The 10-Year ILR Rule & Earned Settlement 2026 — What You Need to Know
What is happening with the 10-year ILR rule?
In May 2025, the UK Government published its Immigration White Paper Restoring Control over the Immigration System, which proposed replacing the standard 5-year ILR route with a 10-year "earned settlement" model. A formal public consultation ran from 20 November 2025 to 12 February 2026 and received approximately 130,000 responses.
On 1 March 2026, Home Secretary Shabana Mahmood confirmed to The Times that these reforms will proceed and are targeted for implementation in Autumn 2026. She confirmed they will apply retrospectively to people already in the UK who have not yet been granted ILR — not only to future arrivals.

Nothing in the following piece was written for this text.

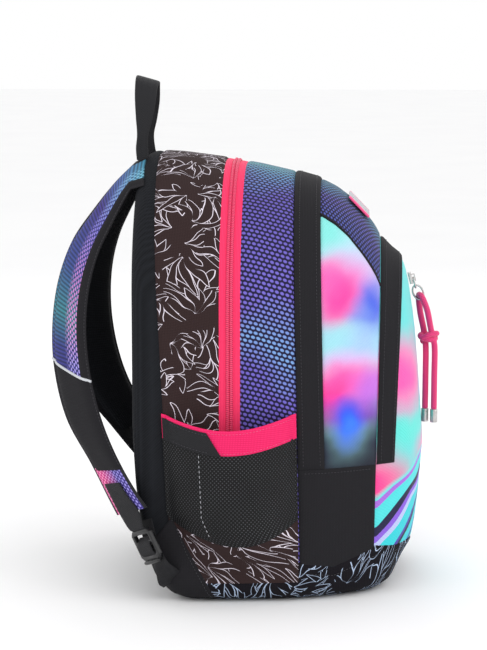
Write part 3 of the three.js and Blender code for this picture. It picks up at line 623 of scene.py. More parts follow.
def stitched(name, lines, thread, slot, body, pitch=3.4, length=2.2, radius=0.34):
    # Rows of stitches along lines in millimetres: one small bead of thread is modelled and repeated
    bpy.ops.object.select_all(action="DESELECT")
    bpy.ops.mesh.primitive_uv_sphere_add(segments=6, ring_count=4, radius=1)
    piece = bpy.context.object
    piece.name = name
    bead = np.array([v.co for v in piece.data.vertices])
    faces = [list(f.vertices) for f in piece.data.polygons]
    corners, rings = [], []
    for line in lines:
        line = np.array(line, float)
        run = np.concatenate([[0], np.cumsum(np.linalg.norm(np.diff(line, axis=0), axis=1))])
        for at in np.arange(pitch / 2, run[-1], pitch):
            ends = [np.array([np.interp(at + d, run, line[:, k]) for k in range(3)]) for d in (-0.6, 0.6)]
            ahead = (ends[1] - ends[0]) / max(np.linalg.norm(ends[1] - ends[0]), 1e-9)
            side = np.cross(ahead, (0.31, 0.52, 0.8))
            side /= np.linalg.norm(side)
            spin = np.stack([side, np.cross(ahead, side), ahead])
            rings += [[v + len(corners) * len(bead) for v in f] for f in faces]
            corners.append((ends[0] + ends[1]) / 2 + (bead * (radius, radius, length / 2)) @ spin)
    piece.data.clear_geometry()
    piece.data.from_pydata((np.concatenate(corners) * MM).tolist(), [], rings)
    piece.data.materials.append(thread)
    bpy.ops.object.shade_smooth()
    fixed(piece, body, slot)
    return piece


# Bonded polyester sewing thread, slightly glossy: charcoal on the black cloth
black_thread = grained("bonded_black_thread", 0.5, 900, "2e2d31", "47464c", Specular_IOR_Level=0.3)
for name, rear, front in (("second_flap", "flap_rear", "flap_front"),
                          ("pocket_flap", "pocket_rear", "pocket_front")):
    flap_top = lifted(between_seams(SEAM[rear], SEAM[front], 137, columns=160, rows=16)[0], 3.25)
    stitched(f"{name}_stitches", flap_top[[3, 13]], black_thread, "black_fabric", "bag")

# ---------------------------------------------------------------------------------------------------
# Side panels and top, between the two flaps: satin printed with soft dye clouds on each side, a ribbed
# mesh panel over the top piped with black cloth, and plain black cloth below. All are sewn at the flaps.


def dyed(name, coordinate, base, clouds, stripes=None):
    # Satin polyester with a soft blended print: each cloud is a colour with its centre and half size
    # in millimetres on the plane that coordinate picks, its edge broken up by noise.
    made, tree, shader = finish(name, 0.5, Specular_IOR_Level=0.3)
    place = add(tree, "TexCoord", out=3)
    parts = add(tree, "SeparateXYZ", {0: place}).node
    flat = add(tree, "CombineXYZ", {0: parts.outputs[coordinate], 1: parts.outputs[2]})
    scaled = add(tree, "VectorMath", {0: flat, 1: (1000, 1000, 0)}, operation="MULTIPLY")
    drift = add(tree, "TexNoise", {"Vector": scaled, "Scale": 0.022, "Detail": 2.5}, 1)
    push = add(tree, "VectorMath", {0: drift, 1: (26, 26, 0)}, operation="MULTIPLY")
    warped = add(tree, "VectorMath", {0: scaled, 1: push}, operation="ADD")
    tone = base
    for colour, centre, half, strength in clouds:
        away = add(tree, "VectorMath", {0: warped, 1: (centre[0] + 13, centre[1] + 13, 0)},
                   operation="SUBTRACT")
        sized = add(tree, "VectorMath", {0: away, 1: (1 / half[0], 1 / half[1], 0)}, operation="MULTIPLY")
        reach = add(tree, "VectorMath", {0: sized}, 1, operation="LENGTH")
        share = add(tree, "MapRange", {"Value": reach, "From Min": 1.4, "From Max": 0.15, "To Max": strength},
                    interpolation_type="SMOOTHSTEP")
        tone = add(tree, "Mix", {0: share, 6: tone, 7: colour}, 2, data_type="RGBA")
    if stripes:
        tone = stripes(tree, scaled, tone)
    weave = add(tree, "TexWave", {"Vector": scaled, "Scale": 0.2}, 1, bands_direction="DIAGONAL")
    shade = add(tree, "MapRange", {"Value": weave, "To Min": 0.95, "To Max": 1.0})
    final = add(tree, "Mix", {0: 1.0, 6: tone, 7: shade}, 2, data_type="RGBA", blend_type="MULTIPLY")
    crease = add(tree, "TexNoise", {"Vector": scaled, "Scale": 0.02, "Detail": 3.0, "Distortion": 0.6})
    height = add(tree, "Math", {0: crease, 1: 5.0, 2: weave}, operation="MULTIPLY_ADD")
    surface(shader, final, height, 0.35, 0.4)
    return made


# Satin polyester, dye-sublimated: aqua above, hot pink and blue clouds, fading to navy at the foot
dye_print = dyed("sublimated_satin_side", 1, "a2e0e6", [
    ("7fe0d8", (-88, 366), (22, 34), 0.9), ("b6dcec", (-114, 338), (32, 22), 0.9),
    ("dca6e4", (-110, 310), (46, 40), 1.0), ("f23fa0", (-98, 304), (29, 36), 1.0),
    ("f95fb4", (-88, 318), (18, 22), 0.7), ("4a63dc", (-132, 290), (19, 30), 1.0),
    ("6f8ee6", (-120, 280), (16, 18), 0.7), ("9edbe8", (-96, 262), (32, 18), 0.95),
    ("a8c4f0", (-126, 254), (22, 18), 0.8), ("d6baee", (-112, 238), (34, 14), 0.9),
    ("f670c0", (-106, 220), (54, 20), 1.0), ("ff3c9c", (-94, 204), (36, 28), 1.0),
    ("c26ae0", (-132, 208), (22, 22), 0.9), ("8a3fc8", (-118, 188), (44, 18), 0.9),
    ("18143a", (-74, 150), (30, 46), 1.0), ("18143a", (-148, 154), (28, 44), 1.0),
    ("14122a", (-110, 108), (120, 62), 1.0), ("100e22", (-110, 108), (120, 52), 1.0),
    ("1f56ee", (-111, 180), (17, 26), 1.0), ("3f86f4", (-112, 176), (9, 13), 0.7)])
rib_grid = between_seams(SEAM["flap_front"], SEAM["pocket_rear"], ("x", 88), columns=110, rows=34)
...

- The 5-year ILR route remains fully in force — no new Immigration Rules have been laid before Parliament yet
- Consultation closed 12 Feb 2026 — Home Office is reviewing ~130,000 responses
- Transitional arrangements remain undecided and unconfirmed
- Implementation target: Autumn 2026 (no binding date set)

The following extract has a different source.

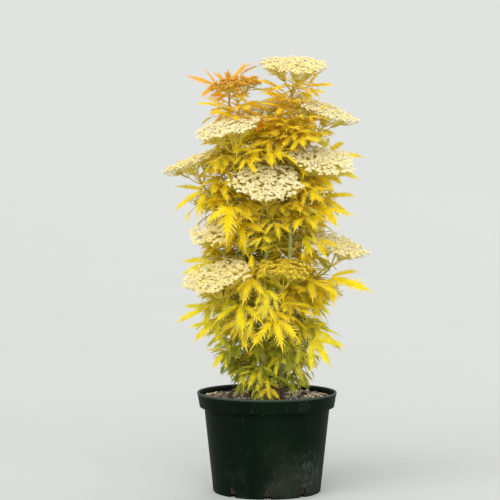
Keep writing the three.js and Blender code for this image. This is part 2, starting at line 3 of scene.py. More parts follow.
import bpy
import numpy as np
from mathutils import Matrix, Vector


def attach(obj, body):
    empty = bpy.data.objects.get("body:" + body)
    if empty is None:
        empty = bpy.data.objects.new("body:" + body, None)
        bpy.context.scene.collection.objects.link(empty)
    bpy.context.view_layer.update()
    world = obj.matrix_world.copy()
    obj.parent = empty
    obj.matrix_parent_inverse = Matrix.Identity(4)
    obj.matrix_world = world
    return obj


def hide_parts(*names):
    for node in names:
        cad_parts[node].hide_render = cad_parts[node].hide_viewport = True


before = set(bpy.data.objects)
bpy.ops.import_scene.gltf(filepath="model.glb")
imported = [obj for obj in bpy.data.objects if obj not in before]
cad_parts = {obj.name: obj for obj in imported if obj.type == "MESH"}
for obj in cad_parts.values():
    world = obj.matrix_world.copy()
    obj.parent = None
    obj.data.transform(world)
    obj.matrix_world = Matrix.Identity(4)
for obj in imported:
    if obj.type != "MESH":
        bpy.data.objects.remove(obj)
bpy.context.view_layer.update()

# Lengths are in millimetres until a mesh is made.
MM = 0.001
UP = np.array([0.0, 0.0, 1.0])
GOLDEN_ANGLE = 137.508

# The container and what fills it.
POT_HEIGHT = 200.0
RIM_RADIUS = 140.0
RIM_WIDTH = 3.6
BEAD_DEPTH = 4.2
FOOT_RADIUS = 108.0
FOOT_RING_RADIUS = 94.0
FOOT_RING_DEPTH = 3.0
SHOULDER_RADIUS = 126.0
COLLAR_FOOT_RADIUS = 135.0
COLLAR_DEPTH = 30.0
WALL = 2.4
CORNER_RADIUS = 1.1
CORNER_STEPS = 4
POT_SIDES = 160
HOLE_COUNT = 9
HOLE_RADIUS = 7.5
HOLE_RISE = 13.5
SOIL_TOP = 186.0
SOIL_RADIUS = 132.0
SOIL_RINGS = 66
SOIL_SIDES = 150
# The radius and the height of each ring of its side, which steps in over the container's shoulder.
SOIL_SIDE = [(131.6, 172.8), (122.4, 172.7), (104.4, 6.0)]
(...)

- EU Settled Status, Spouse/Partner route, and BNO holders may be exempt from the 10-year change
What does "earned settlement" actually mean?
Under the proposed framework, the standard qualifying period would become 10 years for most economic migrants (Skilled Worker, etc.). However, applicants could potentially "earn" a shorter pathway by meeting contribution criteria:
- Very high earners could qualify after as few as 3 years (exact threshold not confirmed)
- High earners or public service workers might qualify at 5 years
- Standard applicants — 10-year baseline
- Lower earners / those who claimed public funds — potentially 15+ years
- Illegal entrants or those with long overstays — up to 20+ years
These figures are proposals from the consultation document, not confirmed rules. The final thresholds will only be known when the Statement of Changes is laid before Parliament.
Who is likely to be protected?
The Government has indicated certain groups may not face the 10-year extension:
- EU Settled Status holders — protected under the Withdrawal Agreement
- Spouse/Partner route applicants — signals suggest this route may retain a 5-year path
- BNO visa holders — signals suggest BNO may also retain the 5-year route
- Refugees — confirmed transitional arrangements: asylum claims made before 1 March 2026 keep the existing settlement track
- People who already hold ILR — settled status once granted cannot be removed
Workers on the Skilled Worker route face the greatest risk of the 10-year change applying to them. No confirmed transitional protection has been announced for those already partway through the 5-year route.
What happened at the Westminster Hall debate?
On 2 February 2026, two petitions — one with 234,000 signatures calling to retain the 5-year route, one with 107,000 signatures calling to scrap the 10-year proposal — triggered a Westminster Hall parliamentary debate. The Immigration Minister confirmed the Government intends to proceed but acknowledged transitional arrangements remain "under active consultation." No assurances were given to protect those already on a 5-year pathway.
What should you do right now?
If you are approaching 5 years of qualifying residence and could apply for ILR before the rules change in Autumn 2026:
- Check your qualifying date using the ILR calculator — use the 28-day early window to apply as soon as you are eligible
- Do not wait for the formal rules to be published — by then it may be too late for your window
- Get your documents in order now — passport travel history, payslips, Life in the UK test, English language certificate
- Consider professional advice from an OISC-registered adviser if your case involves any complications (absences near the limit, employment gaps, etc.)
Read the full 2026 deadline action guide for a step-by-step plan.
What happens to the existing 10-year Long Residence route?
The consultation also proposes abolishing the existing 10-year Long Residence route as a standalone pathway — absorbing it into the new earned settlement framework. Under the new model, migrants would no longer need a specific "long residence" category since the baseline becomes 10 years for all economic routes anyway. Transitional arrangements for those already part-way through the long residence route have not been confirmed. The current Long Residence route remains fully operative until the rules formally change.